- _Exercise goal_:
Can all of these lines be returned exactly?
-- Start --
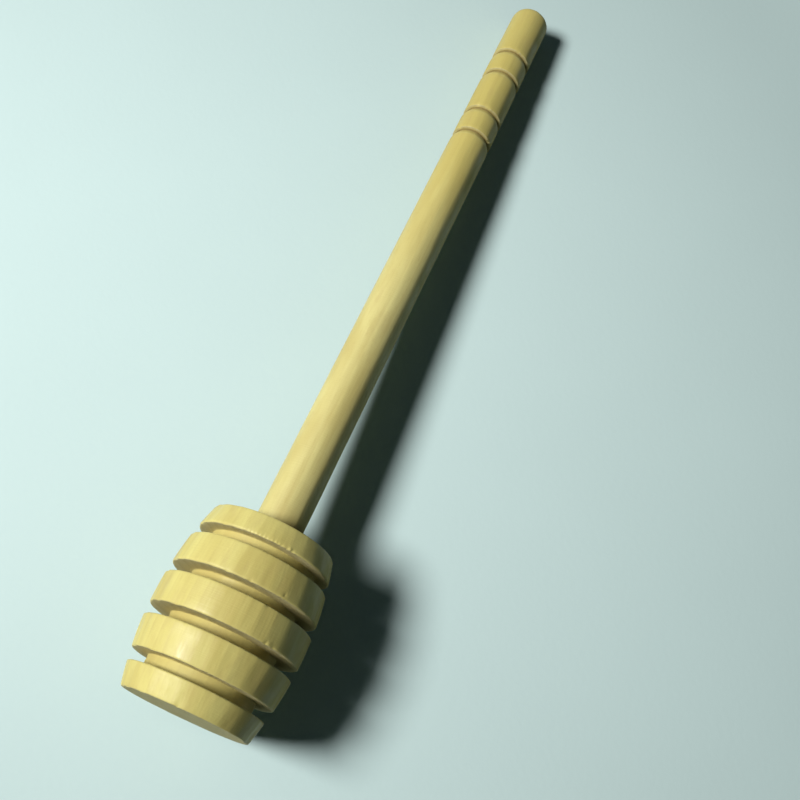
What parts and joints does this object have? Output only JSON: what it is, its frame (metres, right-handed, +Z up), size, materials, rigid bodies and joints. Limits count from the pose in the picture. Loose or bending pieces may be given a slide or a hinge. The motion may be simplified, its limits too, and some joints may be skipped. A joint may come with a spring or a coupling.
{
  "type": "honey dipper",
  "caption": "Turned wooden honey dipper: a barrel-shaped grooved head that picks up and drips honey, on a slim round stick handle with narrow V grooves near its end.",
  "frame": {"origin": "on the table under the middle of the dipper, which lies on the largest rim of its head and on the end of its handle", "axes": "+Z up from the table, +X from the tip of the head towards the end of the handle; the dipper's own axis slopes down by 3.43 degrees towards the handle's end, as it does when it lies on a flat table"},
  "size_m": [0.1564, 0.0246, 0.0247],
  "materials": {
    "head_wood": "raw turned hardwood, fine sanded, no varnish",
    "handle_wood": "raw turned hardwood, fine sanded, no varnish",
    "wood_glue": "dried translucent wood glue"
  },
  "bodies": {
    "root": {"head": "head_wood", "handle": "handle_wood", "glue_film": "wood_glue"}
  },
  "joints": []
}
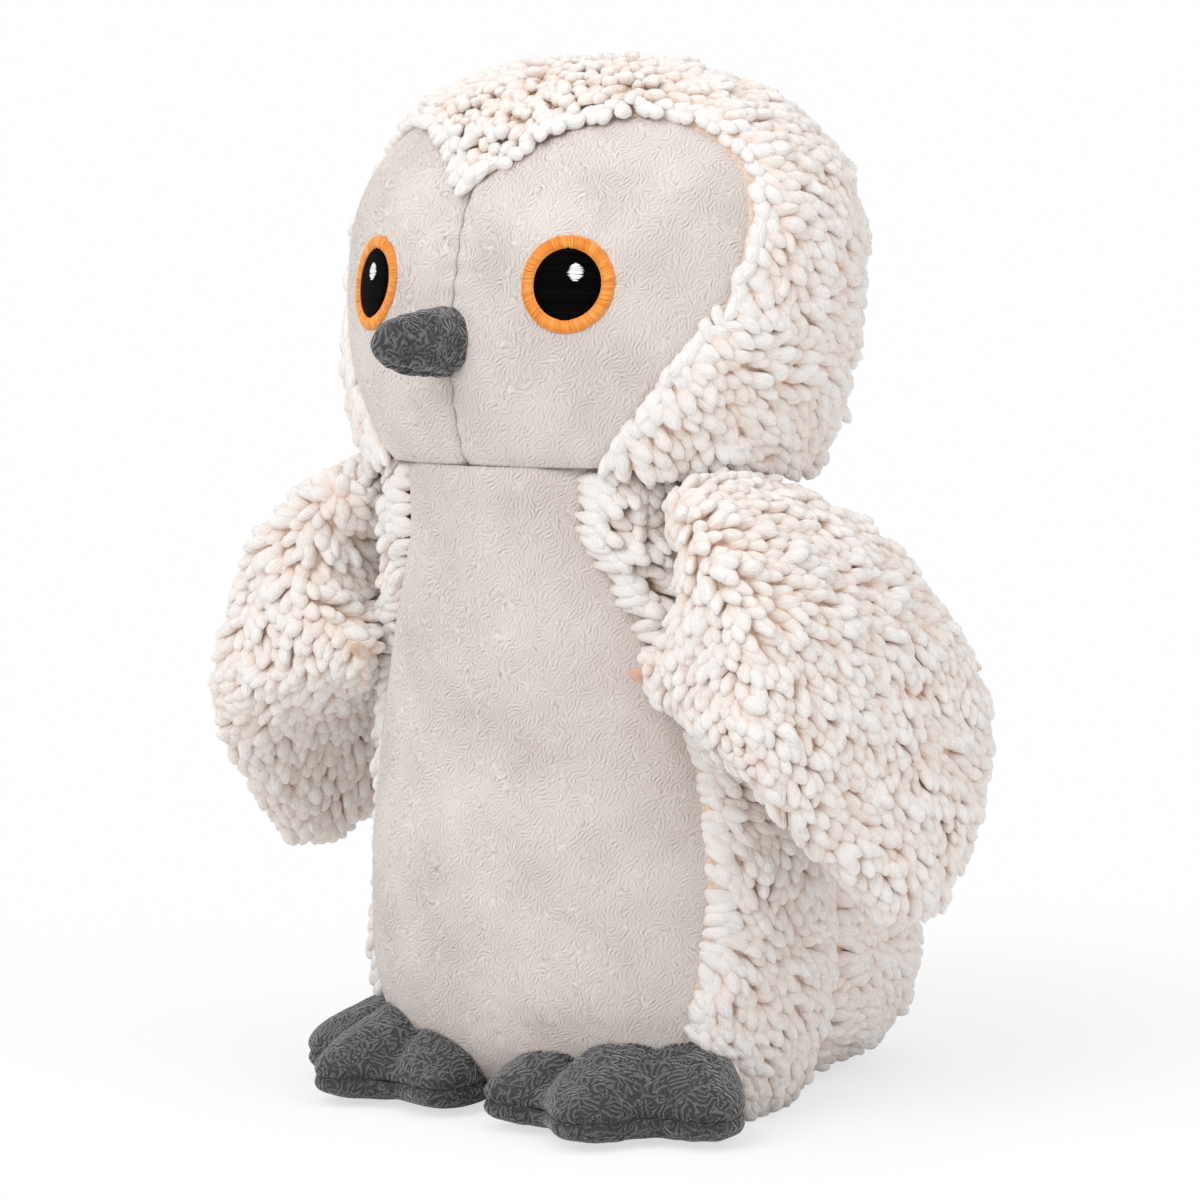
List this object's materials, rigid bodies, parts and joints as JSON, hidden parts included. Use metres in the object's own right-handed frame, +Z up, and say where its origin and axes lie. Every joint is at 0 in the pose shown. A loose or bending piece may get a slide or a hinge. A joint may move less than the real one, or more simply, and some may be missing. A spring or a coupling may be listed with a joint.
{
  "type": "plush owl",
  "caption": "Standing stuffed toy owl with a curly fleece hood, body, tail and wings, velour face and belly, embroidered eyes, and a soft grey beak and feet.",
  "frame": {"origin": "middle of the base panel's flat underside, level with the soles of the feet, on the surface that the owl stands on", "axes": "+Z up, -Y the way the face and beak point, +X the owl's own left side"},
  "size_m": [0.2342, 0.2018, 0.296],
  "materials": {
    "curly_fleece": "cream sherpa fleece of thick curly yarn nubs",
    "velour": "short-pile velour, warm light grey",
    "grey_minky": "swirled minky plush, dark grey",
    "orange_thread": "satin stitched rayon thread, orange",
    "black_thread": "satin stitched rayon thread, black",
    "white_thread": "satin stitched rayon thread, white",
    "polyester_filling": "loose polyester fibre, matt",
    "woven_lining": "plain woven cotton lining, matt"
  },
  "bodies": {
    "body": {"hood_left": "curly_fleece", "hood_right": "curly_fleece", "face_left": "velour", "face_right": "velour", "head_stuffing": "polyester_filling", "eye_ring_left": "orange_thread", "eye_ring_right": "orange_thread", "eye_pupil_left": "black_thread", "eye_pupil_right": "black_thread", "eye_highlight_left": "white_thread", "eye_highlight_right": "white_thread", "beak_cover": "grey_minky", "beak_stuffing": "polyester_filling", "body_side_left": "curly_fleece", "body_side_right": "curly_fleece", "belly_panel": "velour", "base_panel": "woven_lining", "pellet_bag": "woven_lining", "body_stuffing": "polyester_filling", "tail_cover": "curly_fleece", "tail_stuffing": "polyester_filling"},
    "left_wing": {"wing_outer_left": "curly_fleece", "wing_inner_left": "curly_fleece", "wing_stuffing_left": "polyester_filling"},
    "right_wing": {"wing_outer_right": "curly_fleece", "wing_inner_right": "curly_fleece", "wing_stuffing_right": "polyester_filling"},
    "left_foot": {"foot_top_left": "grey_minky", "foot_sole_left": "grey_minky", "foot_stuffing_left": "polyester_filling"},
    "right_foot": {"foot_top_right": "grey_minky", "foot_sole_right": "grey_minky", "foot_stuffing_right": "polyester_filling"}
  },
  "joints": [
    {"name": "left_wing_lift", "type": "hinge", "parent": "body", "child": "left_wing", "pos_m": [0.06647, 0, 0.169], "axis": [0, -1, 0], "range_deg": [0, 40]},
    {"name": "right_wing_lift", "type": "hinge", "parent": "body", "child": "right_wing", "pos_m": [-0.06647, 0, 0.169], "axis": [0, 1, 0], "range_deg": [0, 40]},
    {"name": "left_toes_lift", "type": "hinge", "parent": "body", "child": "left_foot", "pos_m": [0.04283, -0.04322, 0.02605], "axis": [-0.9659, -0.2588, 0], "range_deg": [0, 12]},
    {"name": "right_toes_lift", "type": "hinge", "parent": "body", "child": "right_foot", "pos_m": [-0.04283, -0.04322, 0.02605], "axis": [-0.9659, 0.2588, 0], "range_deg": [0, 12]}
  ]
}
-- End --
- _Final result_:
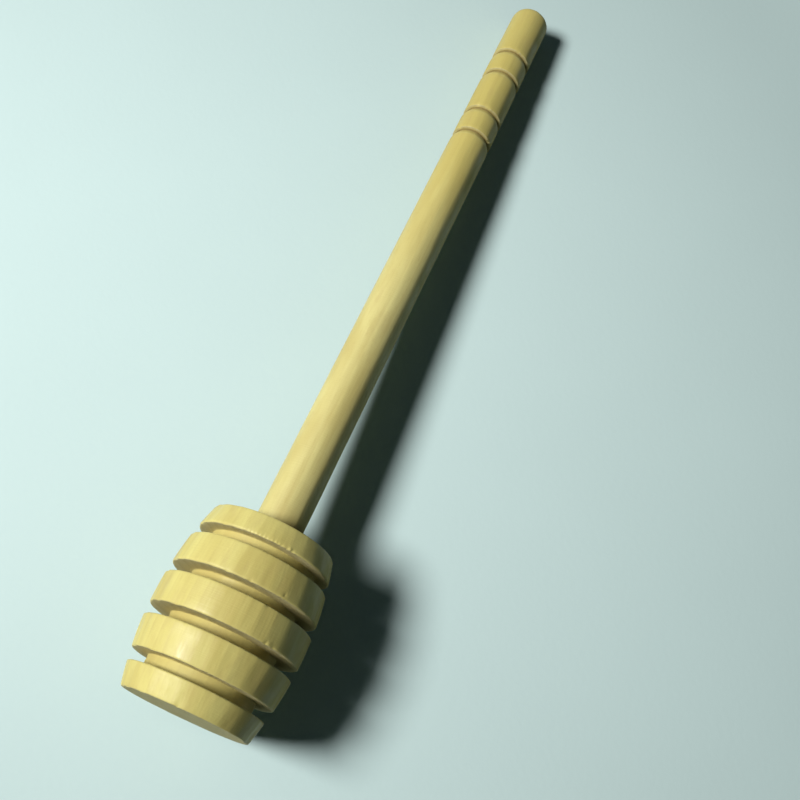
What parts and joints does this object have? Output only JSON: what it is, its frame (metres, right-handed, +Z up), size, materials, rigid bodies and joints. Limits count from the pose in the picture. Loose or bending pieces may be given a slide or a hinge. The motion may be simplified, its limits too, and some joints may be skipped. A joint may come with a spring or a coupling.
{
  "type": "honey dipper",
  "caption": "Turned wooden honey dipper: a barrel-shaped grooved head that picks up and drips honey, on a slim round stick handle with narrow V grooves near its end.",
  "frame": {"origin": "on the table under the middle of the dipper, which lies on the largest rim of its head and on the end of its handle", "axes": "+Z up from the table, +X from the tip of the head towards the end of the handle; the dipper's own axis slopes down by 3.43 degrees towards the handle's end, as it does when it lies on a flat table"},
  "size_m": [0.1564, 0.0246, 0.0247],
  "materials": {
    "head_wood": "raw turned hardwood, fine sanded, no varnish",
    "handle_wood": "raw turned hardwood, fine sanded, no varnish",
    "wood_glue": "dried translucent wood glue"
  },
  "bodies": {
    "root": {"head": "head_wood", "handle": "handle_wood", "glue_film": "wood_glue"}
  },
  "joints": []
}
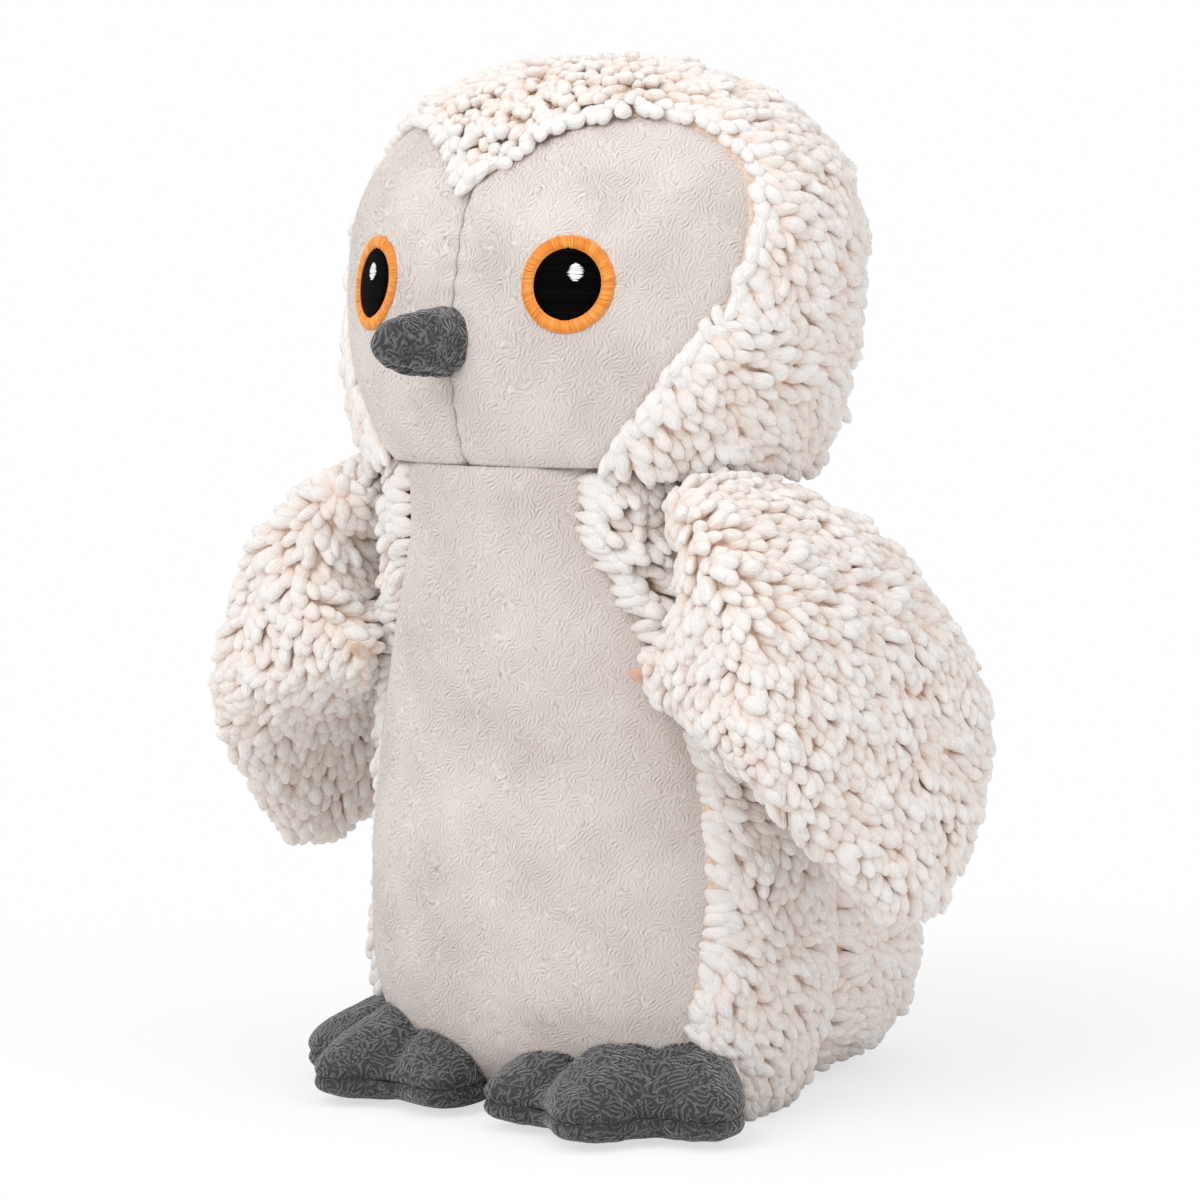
List this object's materials, rigid bodies, parts and joints as JSON, hidden parts included. Use metres in the object's own right-handed frame, +Z up, and say where its origin and axes lie. Every joint is at 0 in the pose shown. A loose or bending piece may get a slide or a hinge. A joint may move less than the real one, or more simply, and some may be missing. A spring or a coupling may be listed with a joint.
{
  "type": "plush owl",
  "caption": "Standing stuffed toy owl with a curly fleece hood, body, tail and wings, velour face and belly, embroidered eyes, and a soft grey beak and feet.",
  "frame": {"origin": "middle of the base panel's flat underside, level with the soles of the feet, on the surface that the owl stands on", "axes": "+Z up, -Y the way the face and beak point, +X the owl's own left side"},
  "size_m": [0.2342, 0.2018, 0.296],
  "materials": {
    "curly_fleece": "cream sherpa fleece of thick curly yarn nubs",
    "velour": "short-pile velour, warm light grey",
    "grey_minky": "swirled minky plush, dark grey",
    "orange_thread": "satin stitched rayon thread, orange",
    "black_thread": "satin stitched rayon thread, black",
    "white_thread": "satin stitched rayon thread, white",
    "polyester_filling": "loose polyester fibre, matt",
    "woven_lining": "plain woven cotton lining, matt"
  },
  "bodies": {
    "body": {"hood_left": "curly_fleece", "hood_right": "curly_fleece", "face_left": "velour", "face_right": "velour", "head_stuffing": "polyester_filling", "eye_ring_left": "orange_thread", "eye_ring_right": "orange_thread", "eye_pupil_left": "black_thread", "eye_pupil_right": "black_thread", "eye_highlight_left": "white_thread", "eye_highlight_right": "white_thread", "beak_cover": "grey_minky", "beak_stuffing": "polyester_filling", "body_side_left": "curly_fleece", "body_side_right": "curly_fleece", "belly_panel": "velour", "base_panel": "woven_lining", "pellet_bag": "woven_lining", "body_stuffing": "polyester_filling", "tail_cover": "curly_fleece", "tail_stuffing": "polyester_filling"},
    "left_wing": {"wing_outer_left": "curly_fleece", "wing_inner_left": "curly_fleece", "wing_stuffing_left": "polyester_filling"},
    "right_wing": {"wing_outer_right": "curly_fleece", "wing_inner_right": "curly_fleece", "wing_stuffing_right": "polyester_filling"},
    "left_foot": {"foot_top_left": "grey_minky", "foot_sole_left": "grey_minky", "foot_stuffing_left": "polyester_filling"},
    "right_foot": {"foot_top_right": "grey_minky", "foot_sole_right": "grey_minky", "foot_stuffing_right": "polyester_filling"}
  },
  "joints": [
    {"name": "left_wing_lift", "type": "hinge", "parent": "body", "child": "left_wing", "pos_m": [0.06647, 0, 0.169], "axis": [0, -1, 0], "range_deg": [0, 40]},
    {"name": "right_wing_lift", "type": "hinge", "parent": "body", "child": "right_wing", "pos_m": [-0.06647, 0, 0.169], "axis": [0, 1, 0], "range_deg": [0, 40]},
    {"name": "left_toes_lift", "type": "hinge", "parent": "body", "child": "left_foot", "pos_m": [0.04283, -0.04322, 0.02605], "axis": [-0.9659, -0.2588, 0], "range_deg": [0, 12]},
    {"name": "right_toes_lift", "type": "hinge", "parent": "body", "child": "right_foot", "pos_m": [-0.04283, -0.04322, 0.02605], "axis": [-0.9659, 0.2588, 0], "range_deg": [0, 12]}
  ]
}